Your gut needs to be trained to handle fuel during exercise. Start with small amounts and gradually increase over several weeks of long runs. Gastrointestinal distress is the main barrier to mid-run fueling, and it’s largely a matter of practice.

For hydration, plain water works for shorter efforts, but runs over an hour in warm conditions call for sodium replacement. Sports drinks typically contain 460 to 575 milligrams of sodium per liter, which is a reasonable target. Research suggests aiming for 500 to 700 milligrams of sodium per liter of fluid to reduce the risk of hyponatremia (dangerously low blood sodium) during long efforts. Concentrations above 1,000 milligrams per liter tend to taste unpleasant and aren’t necessary for most runners. Salted snacks or electrolyte tablets dissolved in water are simple alternatives to commercial sports drinks.

Use Your Mind as a Tool

Mental strategies during running fall into two broad categories: association (focusing on your body’s signals like heart rate, breathing, and leg turnover) and dissociation (directing attention outward to music, scenery, or counting). Research on recreational runners found that associators ran faster at the same perceived effort level, likely because tuning into bodily signals helps you regulate pace more precisely and avoid unintentional surges that waste energy. Dissociation, on the other hand, tends to produce a more relaxed, tranquil experience, which can be valuable when the goal is simply to keep going rather than hit a specific time.

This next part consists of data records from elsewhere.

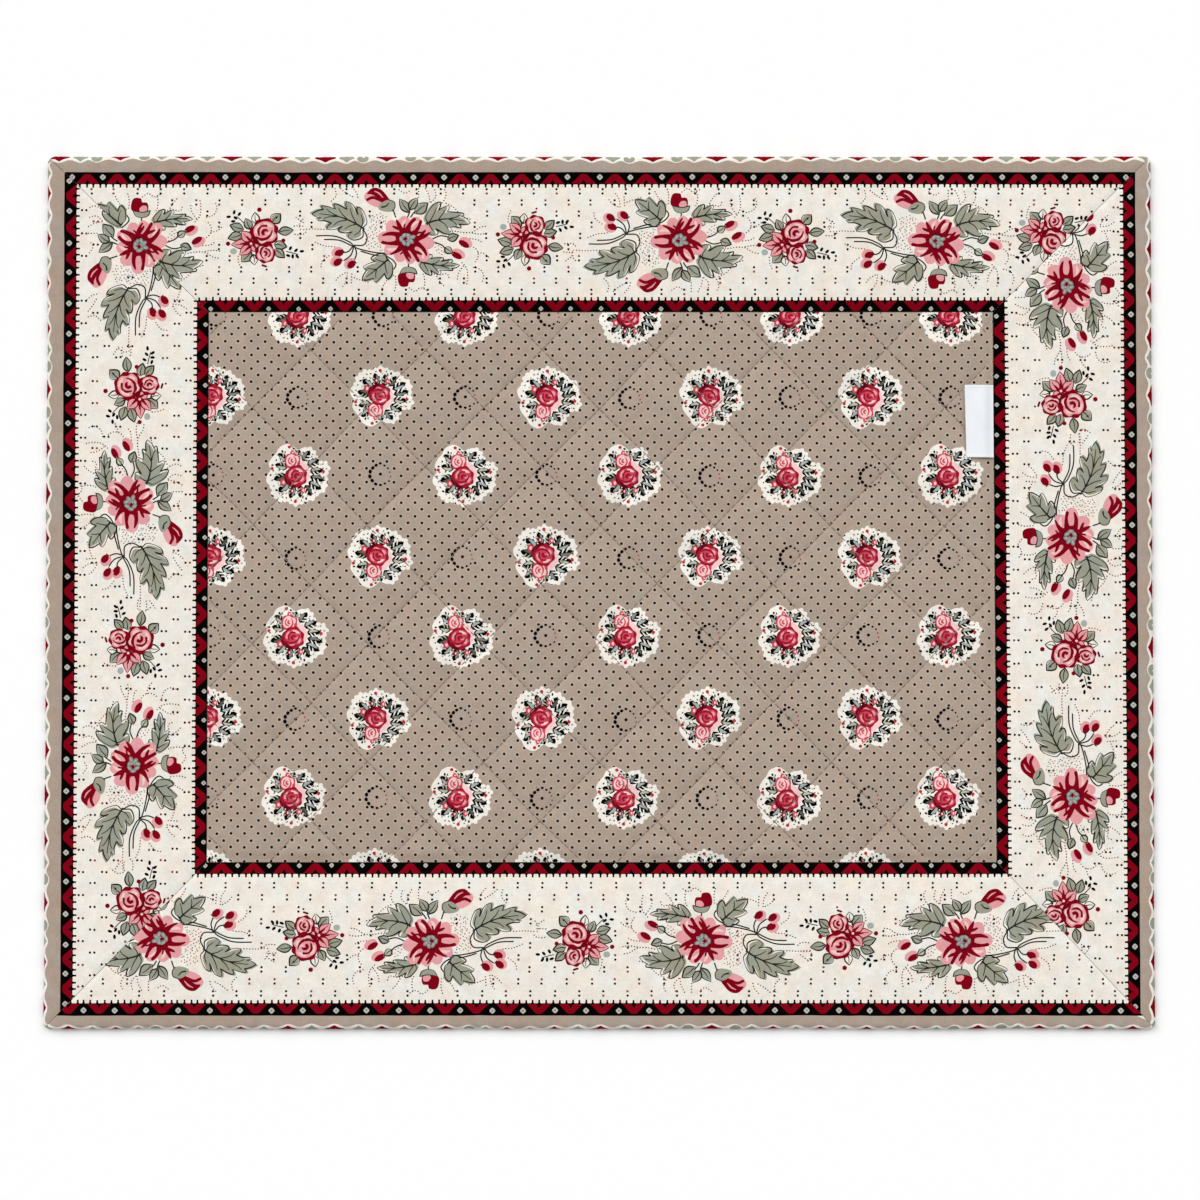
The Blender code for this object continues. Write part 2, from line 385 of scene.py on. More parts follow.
        def spread(t: float) -> float:
            """Half the leaf's breadth at a share of its length."""
            return width / 2 * sin(pi * min(max(t, 0.0), 1.0) ** 0.68) ** 0.75

        def at(t: float, w: float) -> Points:
            """The place at a share of the length, and a distance to the left of the rib."""
            return start + run * t + across * (w + bend * length * 4 * t * (1 - t))

        shares = [(k + 1.0) / (lobes + 0.75) for k in range(lobes)]
        sides, tips = [], []
        for way in (1.0, -1.0):
            side, last = [at(-0.02, way * spread(0.12) * 0.62)], 0.0
            for k, share in enumerate(shares):
                t = share + 0.035 * way * cos(3.1 * k + length)
                reach = way * spread(t) * (1.02 + 0.14 * sin(2.3 * k + width + way))
                side += [at(last + (t - last) * 0.5, reach * 0.94)]
                side += [at(t + 0.01, reach), at(t + 0.02, reach * 0.8)]
                side += [at(t - 0.03, reach * 0.55)] * 2
                tips.append((share, t, reach))
                last = t
            side.append(at(0.91, way * width * 0.1))
            sides.append(side)
        outline = [at(0.02, 0.0), *sides[0], at(1.0, 0.0), at(1.0, 0.0), *sides[1][::-1]]
        loop = curve(outline, True)
        self.patches.append(Patch((loop + np.asarray(slip),), ink))
        self.contour(loop, 0.47, Ink.LEAF_LINE)
        self.stroke([at(0.0, 0.0), at(0.2, 0.0), at(0.5, 0.0), at(0.86, 0.0)],
                    (0.85, 0.7, 0.45, 0.3), Ink.LEAF_LINE)
        for k, (share, t, reach) in enumerate(tips):
            root = max(0.05, share - 0.24 - 0.03 * (k % len(shares)))
            self.stroke([at(root, 0.0), at(t - 0.15, reach * 0.34), at(t - 0.08, reach * 0.68)],
                        (0.55, 0.42, 0.3), Ink.LEAF_LINE)

    def dark_leaf(self, base: tuple, tip: tuple, width: float, ink: Ink, light: Ink) -> None:
        """Prints a shaded leaf: a black notched shape, colour on one half and pale strokes on the other.

        Args:
            base: Its base.
            tip: Its tip.
            width: Its widest place.
            ink: The colour of its lit half.
            light: The colour of its strokes.
        """
        start, end = np.asarray(base, float), np.asarray(tip, float)
        run = end - start
        side = np.array((-run[1], run[0])) / hypot(*run) * width / 2
        notched = ((0.12, 0.55), (0.3, 1.0), (0.38, 0.72), (0.58, 0.98), (0.66, 0.66), (0.84, 0.5))
        left = [start + run * t + side * w for t, w in notched]
        right = [start + run * t - side * w for t, w in notched[::-1]]
        self.fill([start, *left, end, *right], Ink.BLACK, corners=True)
        self.fill([start + run * 0.14, start + run * 0.3 + side * 0.68, start + run * 0.56 + side * 0.66,
                   start + run * 0.8 + side * 0.24, start + run * 0.5 + side * 0.1], ink)
        for t in (0.26, 0.52):
            self.stroke([start + run * t - side * 0.2, start + run * (t + 0.14) - side * 0.9],
                        (0.36, 0.66), light)

    def place(self, other: "Drawing", at: tuple, mirrored: bool = False, turn: float = 0.0,
              scale: float = 1.0) -> None:
        """Prints another drawing at a place.

        Args:
            other: What to print.
            at: Where its origin goes.
            mirrored: Whether it is turned over.
            turn: Its turn in degrees.
            scale: Its size factor.
        """
        self.patches += [patch.placed(at, turn, mirrored, scale) for patch in other.patches]


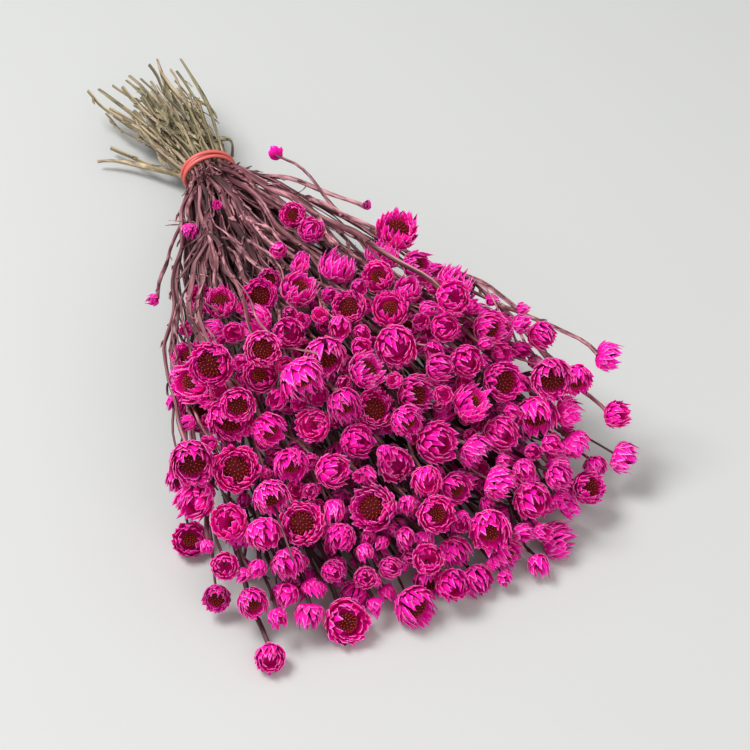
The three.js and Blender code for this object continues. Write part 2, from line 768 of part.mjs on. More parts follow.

For building endurance, a blended approach works well. Use association to check in with your body every few minutes: are your shoulders relaxed, is your breathing rhythmic, are you running at a sustainable effort? Then let your mind drift outward between check-ins. Breaking a long run into smaller mental segments also helps. Instead of thinking about the remaining four miles, focus on reaching the next landmark or completing the next ten minutes.